Exercise instructions: Every line that includes the word "Identity" is to be listed.

— Start Information supplied —

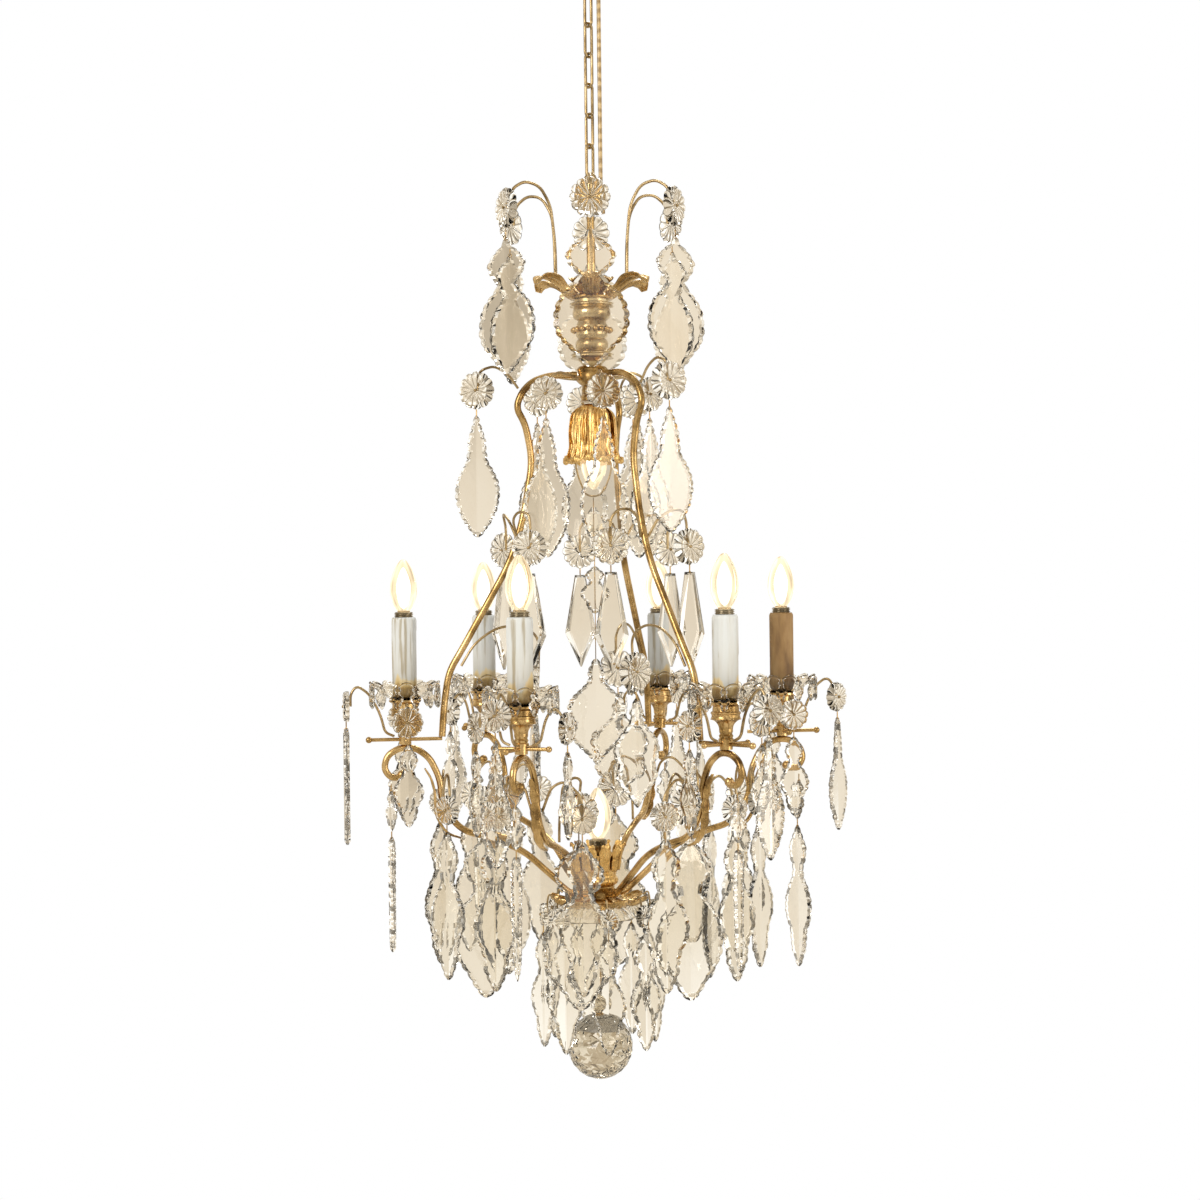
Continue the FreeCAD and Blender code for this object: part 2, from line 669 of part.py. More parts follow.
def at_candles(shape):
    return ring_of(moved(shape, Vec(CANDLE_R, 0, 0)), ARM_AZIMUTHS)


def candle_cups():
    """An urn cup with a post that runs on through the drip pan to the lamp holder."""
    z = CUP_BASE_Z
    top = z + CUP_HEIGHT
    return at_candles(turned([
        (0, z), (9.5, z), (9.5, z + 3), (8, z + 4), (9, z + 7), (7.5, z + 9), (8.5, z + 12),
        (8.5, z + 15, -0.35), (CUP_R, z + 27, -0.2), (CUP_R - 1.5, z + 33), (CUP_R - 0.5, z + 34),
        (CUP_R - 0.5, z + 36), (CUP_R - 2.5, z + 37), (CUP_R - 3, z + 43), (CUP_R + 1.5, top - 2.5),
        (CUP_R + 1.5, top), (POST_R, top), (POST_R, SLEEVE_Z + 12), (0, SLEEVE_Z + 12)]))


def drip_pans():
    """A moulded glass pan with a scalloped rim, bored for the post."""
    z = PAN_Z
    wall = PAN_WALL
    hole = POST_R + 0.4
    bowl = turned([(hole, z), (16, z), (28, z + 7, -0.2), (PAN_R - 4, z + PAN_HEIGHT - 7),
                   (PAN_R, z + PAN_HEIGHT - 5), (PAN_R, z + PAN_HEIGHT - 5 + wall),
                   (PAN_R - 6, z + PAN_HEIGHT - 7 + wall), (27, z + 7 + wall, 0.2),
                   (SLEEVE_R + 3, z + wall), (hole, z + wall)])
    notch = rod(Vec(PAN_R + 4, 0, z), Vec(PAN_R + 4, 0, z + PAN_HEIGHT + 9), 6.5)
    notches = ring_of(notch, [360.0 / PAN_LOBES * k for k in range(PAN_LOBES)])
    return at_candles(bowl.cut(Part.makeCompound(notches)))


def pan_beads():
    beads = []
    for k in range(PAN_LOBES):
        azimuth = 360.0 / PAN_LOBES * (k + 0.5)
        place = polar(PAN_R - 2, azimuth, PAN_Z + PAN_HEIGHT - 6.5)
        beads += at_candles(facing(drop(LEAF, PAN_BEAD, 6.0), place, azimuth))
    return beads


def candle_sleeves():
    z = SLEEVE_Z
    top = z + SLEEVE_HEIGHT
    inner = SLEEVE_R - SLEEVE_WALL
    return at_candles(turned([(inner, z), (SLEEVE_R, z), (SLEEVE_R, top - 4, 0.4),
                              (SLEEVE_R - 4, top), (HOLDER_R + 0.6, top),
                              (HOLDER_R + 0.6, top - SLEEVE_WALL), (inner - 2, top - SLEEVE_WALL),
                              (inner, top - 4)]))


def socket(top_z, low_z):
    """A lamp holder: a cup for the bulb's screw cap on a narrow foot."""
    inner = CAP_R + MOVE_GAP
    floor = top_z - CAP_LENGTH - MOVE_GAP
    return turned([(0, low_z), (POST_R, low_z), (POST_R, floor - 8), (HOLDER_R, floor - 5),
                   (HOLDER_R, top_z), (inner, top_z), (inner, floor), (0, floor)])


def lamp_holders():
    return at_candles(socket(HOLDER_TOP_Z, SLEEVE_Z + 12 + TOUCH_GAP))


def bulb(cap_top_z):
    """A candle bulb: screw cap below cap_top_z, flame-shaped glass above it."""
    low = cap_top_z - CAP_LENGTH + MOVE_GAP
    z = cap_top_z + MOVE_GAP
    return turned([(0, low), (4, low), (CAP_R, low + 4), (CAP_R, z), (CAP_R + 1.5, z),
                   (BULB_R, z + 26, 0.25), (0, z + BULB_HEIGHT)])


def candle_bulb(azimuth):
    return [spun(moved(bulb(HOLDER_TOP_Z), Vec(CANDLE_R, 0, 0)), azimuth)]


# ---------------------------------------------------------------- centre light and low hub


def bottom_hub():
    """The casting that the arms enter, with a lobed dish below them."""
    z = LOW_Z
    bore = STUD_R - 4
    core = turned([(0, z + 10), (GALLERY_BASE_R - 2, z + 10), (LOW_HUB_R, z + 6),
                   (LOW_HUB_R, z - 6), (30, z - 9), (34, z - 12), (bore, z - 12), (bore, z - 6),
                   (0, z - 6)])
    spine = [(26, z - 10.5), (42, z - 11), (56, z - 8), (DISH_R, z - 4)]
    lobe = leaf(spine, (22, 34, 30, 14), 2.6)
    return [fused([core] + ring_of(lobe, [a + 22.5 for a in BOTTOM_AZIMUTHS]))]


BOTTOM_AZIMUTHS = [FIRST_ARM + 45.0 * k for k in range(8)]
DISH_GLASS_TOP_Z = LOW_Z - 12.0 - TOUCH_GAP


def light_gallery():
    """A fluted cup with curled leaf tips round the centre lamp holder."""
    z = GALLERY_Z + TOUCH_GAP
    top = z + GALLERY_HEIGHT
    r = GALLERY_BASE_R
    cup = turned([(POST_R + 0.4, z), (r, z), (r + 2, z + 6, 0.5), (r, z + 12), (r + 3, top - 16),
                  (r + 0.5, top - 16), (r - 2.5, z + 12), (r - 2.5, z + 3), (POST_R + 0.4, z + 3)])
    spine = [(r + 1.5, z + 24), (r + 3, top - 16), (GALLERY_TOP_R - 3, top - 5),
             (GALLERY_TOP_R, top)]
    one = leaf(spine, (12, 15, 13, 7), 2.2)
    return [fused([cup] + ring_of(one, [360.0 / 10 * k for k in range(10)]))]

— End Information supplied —
— Start Information supplied —

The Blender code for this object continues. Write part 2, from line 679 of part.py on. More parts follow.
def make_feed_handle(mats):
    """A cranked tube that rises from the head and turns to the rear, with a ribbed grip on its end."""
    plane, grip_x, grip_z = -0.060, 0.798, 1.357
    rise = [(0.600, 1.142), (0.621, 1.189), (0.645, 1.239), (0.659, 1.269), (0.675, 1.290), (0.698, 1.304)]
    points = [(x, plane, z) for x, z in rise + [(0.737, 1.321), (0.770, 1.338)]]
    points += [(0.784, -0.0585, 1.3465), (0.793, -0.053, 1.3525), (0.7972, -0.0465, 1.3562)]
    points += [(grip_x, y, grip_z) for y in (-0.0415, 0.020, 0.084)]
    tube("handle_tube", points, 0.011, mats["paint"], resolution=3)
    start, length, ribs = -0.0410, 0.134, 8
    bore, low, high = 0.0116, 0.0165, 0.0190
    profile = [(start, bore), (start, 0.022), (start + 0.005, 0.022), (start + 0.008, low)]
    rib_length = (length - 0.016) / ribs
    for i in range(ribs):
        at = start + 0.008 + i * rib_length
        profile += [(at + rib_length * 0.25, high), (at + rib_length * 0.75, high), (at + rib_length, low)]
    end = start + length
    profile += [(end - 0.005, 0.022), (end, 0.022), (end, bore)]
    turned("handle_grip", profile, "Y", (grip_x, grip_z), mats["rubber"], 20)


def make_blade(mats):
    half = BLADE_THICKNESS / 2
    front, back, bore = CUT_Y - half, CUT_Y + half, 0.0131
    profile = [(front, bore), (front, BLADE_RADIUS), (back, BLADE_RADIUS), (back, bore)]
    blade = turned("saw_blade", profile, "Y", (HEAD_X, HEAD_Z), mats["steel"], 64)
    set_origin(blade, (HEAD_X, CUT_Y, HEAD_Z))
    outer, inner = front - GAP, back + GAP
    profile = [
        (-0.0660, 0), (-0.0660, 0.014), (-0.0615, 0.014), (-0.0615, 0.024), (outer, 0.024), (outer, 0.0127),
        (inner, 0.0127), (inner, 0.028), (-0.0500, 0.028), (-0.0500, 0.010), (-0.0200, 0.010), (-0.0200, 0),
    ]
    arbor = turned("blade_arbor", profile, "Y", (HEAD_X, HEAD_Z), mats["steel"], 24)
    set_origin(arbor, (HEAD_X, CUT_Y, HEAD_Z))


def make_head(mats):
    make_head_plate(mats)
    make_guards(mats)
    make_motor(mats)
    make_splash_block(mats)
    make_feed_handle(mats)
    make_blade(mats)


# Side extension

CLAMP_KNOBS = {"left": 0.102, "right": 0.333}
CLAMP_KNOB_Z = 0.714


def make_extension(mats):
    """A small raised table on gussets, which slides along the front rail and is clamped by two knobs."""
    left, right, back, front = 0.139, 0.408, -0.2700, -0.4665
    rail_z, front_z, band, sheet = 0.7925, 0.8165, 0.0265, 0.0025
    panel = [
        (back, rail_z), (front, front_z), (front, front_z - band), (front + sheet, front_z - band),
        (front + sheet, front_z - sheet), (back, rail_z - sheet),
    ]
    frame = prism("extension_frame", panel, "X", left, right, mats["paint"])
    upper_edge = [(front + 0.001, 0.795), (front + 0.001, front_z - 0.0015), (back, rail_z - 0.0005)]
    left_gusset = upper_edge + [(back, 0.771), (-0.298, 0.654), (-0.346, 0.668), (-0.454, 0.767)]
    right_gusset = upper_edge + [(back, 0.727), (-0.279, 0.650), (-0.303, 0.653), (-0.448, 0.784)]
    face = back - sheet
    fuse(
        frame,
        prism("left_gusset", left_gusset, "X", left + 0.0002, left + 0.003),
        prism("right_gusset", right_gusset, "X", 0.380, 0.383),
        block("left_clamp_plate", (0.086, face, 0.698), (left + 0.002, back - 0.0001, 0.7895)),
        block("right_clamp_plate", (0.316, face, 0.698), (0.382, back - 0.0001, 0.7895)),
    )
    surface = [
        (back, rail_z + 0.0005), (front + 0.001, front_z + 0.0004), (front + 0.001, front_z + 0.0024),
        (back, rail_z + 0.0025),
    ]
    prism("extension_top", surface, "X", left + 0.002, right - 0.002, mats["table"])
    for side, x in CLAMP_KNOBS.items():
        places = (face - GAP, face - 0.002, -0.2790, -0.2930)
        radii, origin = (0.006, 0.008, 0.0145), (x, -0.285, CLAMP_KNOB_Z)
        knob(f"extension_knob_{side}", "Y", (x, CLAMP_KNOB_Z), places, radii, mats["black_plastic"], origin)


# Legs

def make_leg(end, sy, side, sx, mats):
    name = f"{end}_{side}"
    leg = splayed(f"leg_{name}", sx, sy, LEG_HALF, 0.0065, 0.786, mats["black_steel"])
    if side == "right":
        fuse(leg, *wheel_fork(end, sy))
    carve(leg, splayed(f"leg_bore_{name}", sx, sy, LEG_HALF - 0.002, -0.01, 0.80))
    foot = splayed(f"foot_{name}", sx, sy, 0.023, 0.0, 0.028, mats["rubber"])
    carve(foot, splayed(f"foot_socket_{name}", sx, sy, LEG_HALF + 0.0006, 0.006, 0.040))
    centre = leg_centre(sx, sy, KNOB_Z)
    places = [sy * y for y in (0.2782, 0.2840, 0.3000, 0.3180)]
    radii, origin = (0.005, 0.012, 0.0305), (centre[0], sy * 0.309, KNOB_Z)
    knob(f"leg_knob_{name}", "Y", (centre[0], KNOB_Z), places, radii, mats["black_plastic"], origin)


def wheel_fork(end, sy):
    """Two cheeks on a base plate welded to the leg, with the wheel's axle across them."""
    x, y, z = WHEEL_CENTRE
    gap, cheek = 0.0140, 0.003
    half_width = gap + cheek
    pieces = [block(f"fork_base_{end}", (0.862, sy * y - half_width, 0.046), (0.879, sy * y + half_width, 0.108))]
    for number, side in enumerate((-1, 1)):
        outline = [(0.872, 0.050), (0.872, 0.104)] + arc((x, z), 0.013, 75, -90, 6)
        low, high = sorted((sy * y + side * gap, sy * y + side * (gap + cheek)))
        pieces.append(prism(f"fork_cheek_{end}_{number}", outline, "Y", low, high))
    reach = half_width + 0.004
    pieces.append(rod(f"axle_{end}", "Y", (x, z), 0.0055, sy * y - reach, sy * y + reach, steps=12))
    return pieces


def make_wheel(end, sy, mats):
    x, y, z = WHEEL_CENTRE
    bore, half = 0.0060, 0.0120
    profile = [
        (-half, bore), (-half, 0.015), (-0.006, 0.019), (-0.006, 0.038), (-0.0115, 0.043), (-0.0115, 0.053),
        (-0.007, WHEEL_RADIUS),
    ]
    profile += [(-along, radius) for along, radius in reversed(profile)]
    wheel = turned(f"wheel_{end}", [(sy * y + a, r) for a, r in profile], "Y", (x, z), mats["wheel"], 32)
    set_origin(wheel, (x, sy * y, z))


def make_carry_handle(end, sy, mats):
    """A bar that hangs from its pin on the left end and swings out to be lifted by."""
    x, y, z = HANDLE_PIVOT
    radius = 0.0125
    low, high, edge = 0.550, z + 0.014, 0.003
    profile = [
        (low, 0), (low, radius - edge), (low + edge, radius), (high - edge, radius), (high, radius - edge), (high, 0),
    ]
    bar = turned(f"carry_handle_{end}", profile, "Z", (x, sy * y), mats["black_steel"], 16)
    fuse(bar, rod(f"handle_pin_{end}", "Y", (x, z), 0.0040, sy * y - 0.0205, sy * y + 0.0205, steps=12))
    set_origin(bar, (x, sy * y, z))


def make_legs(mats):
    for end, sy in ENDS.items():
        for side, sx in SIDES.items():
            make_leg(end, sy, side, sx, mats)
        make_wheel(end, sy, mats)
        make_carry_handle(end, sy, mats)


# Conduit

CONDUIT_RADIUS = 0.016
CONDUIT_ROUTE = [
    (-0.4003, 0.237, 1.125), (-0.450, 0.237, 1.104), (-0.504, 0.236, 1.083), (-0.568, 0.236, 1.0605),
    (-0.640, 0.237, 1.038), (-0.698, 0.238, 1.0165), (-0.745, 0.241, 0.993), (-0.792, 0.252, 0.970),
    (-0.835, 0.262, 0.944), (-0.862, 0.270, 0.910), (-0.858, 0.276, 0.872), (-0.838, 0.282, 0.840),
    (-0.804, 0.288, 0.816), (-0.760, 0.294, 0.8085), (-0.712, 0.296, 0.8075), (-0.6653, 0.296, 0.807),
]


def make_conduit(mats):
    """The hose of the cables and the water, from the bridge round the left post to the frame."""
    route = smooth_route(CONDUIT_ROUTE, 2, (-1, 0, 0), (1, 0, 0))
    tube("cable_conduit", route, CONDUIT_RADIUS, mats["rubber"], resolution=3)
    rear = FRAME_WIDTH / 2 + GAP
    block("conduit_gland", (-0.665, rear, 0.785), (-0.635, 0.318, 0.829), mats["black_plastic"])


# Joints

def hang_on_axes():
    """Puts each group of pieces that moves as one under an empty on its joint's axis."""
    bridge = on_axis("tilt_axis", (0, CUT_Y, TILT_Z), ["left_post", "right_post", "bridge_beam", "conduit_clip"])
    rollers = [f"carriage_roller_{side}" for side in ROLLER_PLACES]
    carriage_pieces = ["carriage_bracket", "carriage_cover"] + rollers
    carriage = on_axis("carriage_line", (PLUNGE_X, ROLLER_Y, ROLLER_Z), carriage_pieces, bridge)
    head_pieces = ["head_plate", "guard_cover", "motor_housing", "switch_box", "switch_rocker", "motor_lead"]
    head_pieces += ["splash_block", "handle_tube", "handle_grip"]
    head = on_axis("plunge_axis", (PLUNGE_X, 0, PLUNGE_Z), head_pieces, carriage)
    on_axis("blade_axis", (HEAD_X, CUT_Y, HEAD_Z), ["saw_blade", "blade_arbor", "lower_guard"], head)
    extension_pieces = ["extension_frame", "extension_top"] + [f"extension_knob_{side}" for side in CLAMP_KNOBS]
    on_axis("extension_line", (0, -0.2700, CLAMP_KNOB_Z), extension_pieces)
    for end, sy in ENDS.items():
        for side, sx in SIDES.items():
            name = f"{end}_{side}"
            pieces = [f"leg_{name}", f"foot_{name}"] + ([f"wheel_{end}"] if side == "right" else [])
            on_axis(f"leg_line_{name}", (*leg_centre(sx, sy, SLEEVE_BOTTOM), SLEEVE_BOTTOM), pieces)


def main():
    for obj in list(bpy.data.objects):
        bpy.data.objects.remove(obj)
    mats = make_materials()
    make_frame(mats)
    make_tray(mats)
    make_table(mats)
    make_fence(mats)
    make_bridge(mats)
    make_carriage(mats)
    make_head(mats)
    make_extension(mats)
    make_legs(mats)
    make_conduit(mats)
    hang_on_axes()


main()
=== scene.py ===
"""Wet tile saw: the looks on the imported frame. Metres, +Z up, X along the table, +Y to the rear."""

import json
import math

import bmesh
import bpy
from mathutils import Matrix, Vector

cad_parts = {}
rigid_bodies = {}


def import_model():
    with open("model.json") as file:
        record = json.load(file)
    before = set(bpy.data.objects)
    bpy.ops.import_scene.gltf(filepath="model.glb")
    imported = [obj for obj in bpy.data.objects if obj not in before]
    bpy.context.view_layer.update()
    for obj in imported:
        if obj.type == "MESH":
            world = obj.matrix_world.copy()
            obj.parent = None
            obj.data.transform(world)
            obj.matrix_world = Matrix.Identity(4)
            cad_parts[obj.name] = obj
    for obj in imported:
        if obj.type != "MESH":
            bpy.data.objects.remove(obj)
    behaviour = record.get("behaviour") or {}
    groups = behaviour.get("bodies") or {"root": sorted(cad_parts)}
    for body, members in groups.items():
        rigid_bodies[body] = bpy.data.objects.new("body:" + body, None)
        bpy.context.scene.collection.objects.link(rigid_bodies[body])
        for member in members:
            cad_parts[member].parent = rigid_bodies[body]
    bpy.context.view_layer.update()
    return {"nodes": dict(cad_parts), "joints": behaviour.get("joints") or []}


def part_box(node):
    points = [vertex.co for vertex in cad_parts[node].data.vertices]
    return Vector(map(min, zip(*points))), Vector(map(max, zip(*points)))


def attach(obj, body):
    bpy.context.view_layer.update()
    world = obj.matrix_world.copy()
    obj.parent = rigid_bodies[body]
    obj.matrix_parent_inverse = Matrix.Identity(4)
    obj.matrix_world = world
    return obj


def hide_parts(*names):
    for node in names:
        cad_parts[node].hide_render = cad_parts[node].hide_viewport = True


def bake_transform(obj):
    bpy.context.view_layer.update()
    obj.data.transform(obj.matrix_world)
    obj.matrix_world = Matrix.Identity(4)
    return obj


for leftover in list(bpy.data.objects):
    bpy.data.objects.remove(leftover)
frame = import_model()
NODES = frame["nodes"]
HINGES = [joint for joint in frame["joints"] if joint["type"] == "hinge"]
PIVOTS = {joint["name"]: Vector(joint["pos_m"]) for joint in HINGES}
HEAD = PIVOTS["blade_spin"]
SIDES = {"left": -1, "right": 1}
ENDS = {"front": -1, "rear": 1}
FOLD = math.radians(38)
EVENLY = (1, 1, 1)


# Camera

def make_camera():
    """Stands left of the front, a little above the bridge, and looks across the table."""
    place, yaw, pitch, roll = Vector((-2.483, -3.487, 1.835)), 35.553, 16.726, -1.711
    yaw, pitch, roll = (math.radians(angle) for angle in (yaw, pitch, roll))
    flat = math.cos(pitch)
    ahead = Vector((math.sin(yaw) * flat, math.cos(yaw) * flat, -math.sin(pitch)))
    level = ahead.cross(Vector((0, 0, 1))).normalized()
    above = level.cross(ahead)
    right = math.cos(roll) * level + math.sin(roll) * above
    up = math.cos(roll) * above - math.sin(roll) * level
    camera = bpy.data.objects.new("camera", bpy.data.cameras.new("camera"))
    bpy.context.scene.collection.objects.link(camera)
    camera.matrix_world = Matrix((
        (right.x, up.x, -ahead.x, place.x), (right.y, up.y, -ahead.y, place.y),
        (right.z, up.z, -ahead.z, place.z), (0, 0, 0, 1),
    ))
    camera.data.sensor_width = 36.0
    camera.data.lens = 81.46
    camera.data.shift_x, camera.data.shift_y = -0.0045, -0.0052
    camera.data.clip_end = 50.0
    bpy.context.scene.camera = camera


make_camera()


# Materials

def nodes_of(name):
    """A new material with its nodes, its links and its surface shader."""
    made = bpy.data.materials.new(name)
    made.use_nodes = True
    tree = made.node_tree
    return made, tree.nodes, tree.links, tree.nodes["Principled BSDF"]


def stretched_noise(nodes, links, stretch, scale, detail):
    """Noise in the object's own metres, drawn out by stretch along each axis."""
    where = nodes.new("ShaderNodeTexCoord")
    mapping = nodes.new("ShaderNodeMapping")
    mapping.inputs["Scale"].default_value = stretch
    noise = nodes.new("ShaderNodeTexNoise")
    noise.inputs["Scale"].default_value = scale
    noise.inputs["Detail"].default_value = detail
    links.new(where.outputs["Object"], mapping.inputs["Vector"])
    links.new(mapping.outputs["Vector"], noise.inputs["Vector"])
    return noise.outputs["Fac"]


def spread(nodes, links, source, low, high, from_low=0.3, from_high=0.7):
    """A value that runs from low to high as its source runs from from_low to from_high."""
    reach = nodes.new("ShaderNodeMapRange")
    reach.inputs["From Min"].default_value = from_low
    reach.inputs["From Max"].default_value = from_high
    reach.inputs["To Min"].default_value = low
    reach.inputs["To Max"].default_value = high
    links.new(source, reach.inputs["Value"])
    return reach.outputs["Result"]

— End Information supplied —

Task output:
            obj.matrix_world = Matrix.Identity(4)
    obj.matrix_parent_inverse = Matrix.Identity(4)
    obj.matrix_world = Matrix.Identity(4)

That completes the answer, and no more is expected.